## TASK PROMPT
How many lines in the entries below include the string "picture"? Answer with the number only.

::::

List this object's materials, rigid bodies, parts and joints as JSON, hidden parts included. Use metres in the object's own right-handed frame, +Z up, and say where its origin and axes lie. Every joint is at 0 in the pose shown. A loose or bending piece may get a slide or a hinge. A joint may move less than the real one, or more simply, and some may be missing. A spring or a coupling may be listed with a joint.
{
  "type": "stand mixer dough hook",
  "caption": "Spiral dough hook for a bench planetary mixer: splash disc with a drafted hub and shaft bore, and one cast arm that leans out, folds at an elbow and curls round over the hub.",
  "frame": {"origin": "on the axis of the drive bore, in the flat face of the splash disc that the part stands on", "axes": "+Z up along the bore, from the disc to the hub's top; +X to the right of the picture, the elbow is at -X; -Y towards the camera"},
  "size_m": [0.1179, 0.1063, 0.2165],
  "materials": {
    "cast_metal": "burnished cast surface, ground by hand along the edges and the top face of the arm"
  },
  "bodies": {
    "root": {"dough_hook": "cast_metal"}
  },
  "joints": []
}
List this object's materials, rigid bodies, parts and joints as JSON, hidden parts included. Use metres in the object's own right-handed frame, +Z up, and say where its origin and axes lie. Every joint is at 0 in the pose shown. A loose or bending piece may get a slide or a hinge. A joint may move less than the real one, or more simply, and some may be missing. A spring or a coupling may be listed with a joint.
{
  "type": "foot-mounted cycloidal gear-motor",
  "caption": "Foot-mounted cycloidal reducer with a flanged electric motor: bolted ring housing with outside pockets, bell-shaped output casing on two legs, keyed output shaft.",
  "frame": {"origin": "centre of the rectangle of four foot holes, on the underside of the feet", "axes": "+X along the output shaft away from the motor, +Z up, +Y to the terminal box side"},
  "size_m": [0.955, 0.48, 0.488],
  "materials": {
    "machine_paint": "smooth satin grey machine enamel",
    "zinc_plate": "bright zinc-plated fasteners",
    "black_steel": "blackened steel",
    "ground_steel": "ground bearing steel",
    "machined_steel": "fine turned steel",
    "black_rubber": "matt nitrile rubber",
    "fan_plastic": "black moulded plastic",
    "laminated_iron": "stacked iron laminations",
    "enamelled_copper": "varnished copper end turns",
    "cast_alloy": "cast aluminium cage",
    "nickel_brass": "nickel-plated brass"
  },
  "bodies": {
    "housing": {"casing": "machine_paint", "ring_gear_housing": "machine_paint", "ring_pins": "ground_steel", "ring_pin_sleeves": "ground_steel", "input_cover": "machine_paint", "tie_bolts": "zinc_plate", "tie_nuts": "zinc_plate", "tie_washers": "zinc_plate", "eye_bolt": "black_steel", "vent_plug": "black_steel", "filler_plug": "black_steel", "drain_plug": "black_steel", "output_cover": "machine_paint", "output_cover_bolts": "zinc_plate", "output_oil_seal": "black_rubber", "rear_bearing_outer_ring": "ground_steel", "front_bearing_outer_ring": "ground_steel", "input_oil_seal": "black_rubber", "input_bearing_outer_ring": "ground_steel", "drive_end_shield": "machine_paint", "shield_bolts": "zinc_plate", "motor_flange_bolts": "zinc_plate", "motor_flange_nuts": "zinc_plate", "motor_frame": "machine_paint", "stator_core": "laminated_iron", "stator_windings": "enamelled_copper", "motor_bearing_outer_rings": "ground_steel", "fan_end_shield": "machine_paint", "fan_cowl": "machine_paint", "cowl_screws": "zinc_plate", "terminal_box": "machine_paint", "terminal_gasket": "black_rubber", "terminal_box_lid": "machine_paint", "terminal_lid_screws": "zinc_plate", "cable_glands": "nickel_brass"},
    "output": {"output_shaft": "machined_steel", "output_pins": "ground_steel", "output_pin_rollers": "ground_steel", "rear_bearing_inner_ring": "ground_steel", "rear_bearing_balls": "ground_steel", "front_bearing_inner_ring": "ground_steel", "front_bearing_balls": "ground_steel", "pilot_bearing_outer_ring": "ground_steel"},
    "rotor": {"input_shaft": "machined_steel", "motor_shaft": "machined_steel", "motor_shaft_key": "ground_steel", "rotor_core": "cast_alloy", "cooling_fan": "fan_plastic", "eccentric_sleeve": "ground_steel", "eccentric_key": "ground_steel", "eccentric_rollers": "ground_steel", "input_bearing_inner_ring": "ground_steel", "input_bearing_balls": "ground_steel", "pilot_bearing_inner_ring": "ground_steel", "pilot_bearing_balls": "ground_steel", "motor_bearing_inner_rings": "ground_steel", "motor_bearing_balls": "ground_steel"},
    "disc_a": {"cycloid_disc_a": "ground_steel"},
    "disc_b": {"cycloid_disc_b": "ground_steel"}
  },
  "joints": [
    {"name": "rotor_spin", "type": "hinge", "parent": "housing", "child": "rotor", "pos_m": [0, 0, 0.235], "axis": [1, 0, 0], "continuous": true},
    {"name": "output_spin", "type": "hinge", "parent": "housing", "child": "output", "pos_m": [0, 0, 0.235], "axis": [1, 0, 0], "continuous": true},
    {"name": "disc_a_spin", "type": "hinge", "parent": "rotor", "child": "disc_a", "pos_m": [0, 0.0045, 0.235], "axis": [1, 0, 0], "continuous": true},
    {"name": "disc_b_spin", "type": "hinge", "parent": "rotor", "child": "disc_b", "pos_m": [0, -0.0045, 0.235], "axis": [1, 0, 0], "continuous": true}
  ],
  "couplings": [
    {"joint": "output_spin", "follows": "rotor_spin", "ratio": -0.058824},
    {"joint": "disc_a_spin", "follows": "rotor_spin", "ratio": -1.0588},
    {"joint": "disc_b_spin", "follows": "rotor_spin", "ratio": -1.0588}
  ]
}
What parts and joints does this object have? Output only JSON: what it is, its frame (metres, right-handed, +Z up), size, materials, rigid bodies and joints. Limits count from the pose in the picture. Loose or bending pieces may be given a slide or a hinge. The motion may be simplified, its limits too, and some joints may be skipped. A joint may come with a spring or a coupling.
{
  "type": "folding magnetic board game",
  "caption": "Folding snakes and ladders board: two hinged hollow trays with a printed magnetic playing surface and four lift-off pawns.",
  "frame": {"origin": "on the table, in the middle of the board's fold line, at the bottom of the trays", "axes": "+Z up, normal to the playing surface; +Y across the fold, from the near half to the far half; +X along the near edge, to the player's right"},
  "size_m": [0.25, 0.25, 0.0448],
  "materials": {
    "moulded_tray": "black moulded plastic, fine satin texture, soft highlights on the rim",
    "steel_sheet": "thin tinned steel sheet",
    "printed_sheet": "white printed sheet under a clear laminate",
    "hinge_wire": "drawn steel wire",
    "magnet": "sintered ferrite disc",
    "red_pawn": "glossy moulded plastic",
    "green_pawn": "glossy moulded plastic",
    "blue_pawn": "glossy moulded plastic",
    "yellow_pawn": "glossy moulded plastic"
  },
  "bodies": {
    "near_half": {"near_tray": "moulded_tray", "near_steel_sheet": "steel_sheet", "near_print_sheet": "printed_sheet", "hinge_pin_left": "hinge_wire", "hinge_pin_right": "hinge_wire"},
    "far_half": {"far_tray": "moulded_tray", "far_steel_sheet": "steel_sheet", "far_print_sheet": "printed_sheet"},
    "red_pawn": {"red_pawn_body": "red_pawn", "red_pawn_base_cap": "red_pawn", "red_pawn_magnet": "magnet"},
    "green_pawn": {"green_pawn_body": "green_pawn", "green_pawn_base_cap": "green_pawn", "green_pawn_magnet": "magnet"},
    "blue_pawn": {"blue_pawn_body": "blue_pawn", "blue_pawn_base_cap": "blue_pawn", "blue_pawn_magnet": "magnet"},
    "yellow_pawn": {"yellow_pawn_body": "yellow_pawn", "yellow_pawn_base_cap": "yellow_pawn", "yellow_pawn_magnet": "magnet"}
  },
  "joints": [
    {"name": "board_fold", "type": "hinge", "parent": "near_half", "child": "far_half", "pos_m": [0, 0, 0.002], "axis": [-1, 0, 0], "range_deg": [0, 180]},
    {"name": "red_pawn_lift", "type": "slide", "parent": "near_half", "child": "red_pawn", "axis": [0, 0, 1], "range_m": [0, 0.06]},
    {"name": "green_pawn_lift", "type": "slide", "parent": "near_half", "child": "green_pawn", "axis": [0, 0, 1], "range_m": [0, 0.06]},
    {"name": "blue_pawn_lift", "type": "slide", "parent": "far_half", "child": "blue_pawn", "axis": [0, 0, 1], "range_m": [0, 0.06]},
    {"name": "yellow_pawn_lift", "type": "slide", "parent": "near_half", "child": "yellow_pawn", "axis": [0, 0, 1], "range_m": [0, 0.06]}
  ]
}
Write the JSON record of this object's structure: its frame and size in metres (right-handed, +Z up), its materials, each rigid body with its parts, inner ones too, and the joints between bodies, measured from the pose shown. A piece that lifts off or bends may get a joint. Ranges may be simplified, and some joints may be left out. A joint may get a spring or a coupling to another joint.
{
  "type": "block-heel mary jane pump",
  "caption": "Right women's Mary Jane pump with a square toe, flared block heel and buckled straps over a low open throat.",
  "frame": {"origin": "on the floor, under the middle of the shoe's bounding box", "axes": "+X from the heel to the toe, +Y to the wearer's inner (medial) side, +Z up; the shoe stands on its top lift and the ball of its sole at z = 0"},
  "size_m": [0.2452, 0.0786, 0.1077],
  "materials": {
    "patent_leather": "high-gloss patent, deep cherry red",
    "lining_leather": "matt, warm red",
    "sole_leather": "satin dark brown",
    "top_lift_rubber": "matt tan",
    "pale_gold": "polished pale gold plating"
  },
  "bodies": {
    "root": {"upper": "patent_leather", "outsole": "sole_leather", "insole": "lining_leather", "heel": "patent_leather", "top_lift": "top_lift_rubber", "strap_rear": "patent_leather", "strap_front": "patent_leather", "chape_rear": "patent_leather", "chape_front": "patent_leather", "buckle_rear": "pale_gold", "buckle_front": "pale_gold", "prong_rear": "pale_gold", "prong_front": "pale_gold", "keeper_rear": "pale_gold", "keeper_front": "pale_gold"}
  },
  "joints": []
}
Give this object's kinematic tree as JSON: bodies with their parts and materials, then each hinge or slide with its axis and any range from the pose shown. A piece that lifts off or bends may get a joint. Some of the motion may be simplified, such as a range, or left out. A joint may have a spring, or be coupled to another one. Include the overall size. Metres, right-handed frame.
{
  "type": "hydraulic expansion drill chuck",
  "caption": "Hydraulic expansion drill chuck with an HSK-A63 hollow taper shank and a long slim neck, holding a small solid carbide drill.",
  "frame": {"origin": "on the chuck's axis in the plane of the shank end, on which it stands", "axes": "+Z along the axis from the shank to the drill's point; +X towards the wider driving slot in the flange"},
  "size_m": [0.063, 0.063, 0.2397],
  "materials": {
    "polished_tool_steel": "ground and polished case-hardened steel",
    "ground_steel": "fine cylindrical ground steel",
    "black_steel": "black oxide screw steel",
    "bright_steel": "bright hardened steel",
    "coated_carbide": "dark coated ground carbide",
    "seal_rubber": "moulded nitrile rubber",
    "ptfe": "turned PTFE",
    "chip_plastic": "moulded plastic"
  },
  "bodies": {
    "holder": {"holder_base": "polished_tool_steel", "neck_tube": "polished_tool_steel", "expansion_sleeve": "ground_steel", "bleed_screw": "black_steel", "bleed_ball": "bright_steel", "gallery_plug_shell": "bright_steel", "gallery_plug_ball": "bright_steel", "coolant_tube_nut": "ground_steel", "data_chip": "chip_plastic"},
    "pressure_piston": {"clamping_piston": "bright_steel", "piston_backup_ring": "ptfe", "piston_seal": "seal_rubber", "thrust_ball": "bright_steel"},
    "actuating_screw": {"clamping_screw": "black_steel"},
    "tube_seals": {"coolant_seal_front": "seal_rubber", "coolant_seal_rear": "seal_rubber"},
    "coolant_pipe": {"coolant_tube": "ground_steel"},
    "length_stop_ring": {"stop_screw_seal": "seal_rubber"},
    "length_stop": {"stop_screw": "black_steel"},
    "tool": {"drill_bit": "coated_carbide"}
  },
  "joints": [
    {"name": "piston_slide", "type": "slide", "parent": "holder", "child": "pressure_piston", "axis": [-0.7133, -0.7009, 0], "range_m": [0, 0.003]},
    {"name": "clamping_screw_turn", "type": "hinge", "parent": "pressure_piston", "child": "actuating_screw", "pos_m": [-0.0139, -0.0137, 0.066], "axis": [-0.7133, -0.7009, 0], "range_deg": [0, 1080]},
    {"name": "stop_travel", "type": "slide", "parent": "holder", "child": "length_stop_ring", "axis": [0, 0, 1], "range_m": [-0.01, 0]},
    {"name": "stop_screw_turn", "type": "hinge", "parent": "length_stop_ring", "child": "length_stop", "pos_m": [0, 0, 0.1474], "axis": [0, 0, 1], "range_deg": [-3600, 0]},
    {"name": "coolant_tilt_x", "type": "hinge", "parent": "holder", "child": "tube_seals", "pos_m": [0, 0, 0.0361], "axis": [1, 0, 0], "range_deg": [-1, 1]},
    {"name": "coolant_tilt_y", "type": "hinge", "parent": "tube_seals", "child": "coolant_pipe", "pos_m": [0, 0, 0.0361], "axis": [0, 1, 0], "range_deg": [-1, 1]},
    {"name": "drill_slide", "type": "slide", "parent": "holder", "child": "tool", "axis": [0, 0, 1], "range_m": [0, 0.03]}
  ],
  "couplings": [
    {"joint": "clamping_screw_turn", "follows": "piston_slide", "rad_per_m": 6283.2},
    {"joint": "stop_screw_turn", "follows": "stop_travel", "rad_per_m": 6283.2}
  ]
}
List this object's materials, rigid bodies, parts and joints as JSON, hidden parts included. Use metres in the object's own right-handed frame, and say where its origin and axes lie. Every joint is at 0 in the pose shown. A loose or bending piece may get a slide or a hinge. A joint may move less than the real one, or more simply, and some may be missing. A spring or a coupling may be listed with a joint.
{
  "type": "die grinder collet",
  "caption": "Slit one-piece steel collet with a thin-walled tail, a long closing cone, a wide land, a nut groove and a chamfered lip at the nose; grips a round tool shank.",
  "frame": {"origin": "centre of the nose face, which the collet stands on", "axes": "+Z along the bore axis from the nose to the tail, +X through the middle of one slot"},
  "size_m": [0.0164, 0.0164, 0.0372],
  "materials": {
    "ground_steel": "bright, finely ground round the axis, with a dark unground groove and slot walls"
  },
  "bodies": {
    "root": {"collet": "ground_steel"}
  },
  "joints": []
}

::::

## COMPLETED TASK
2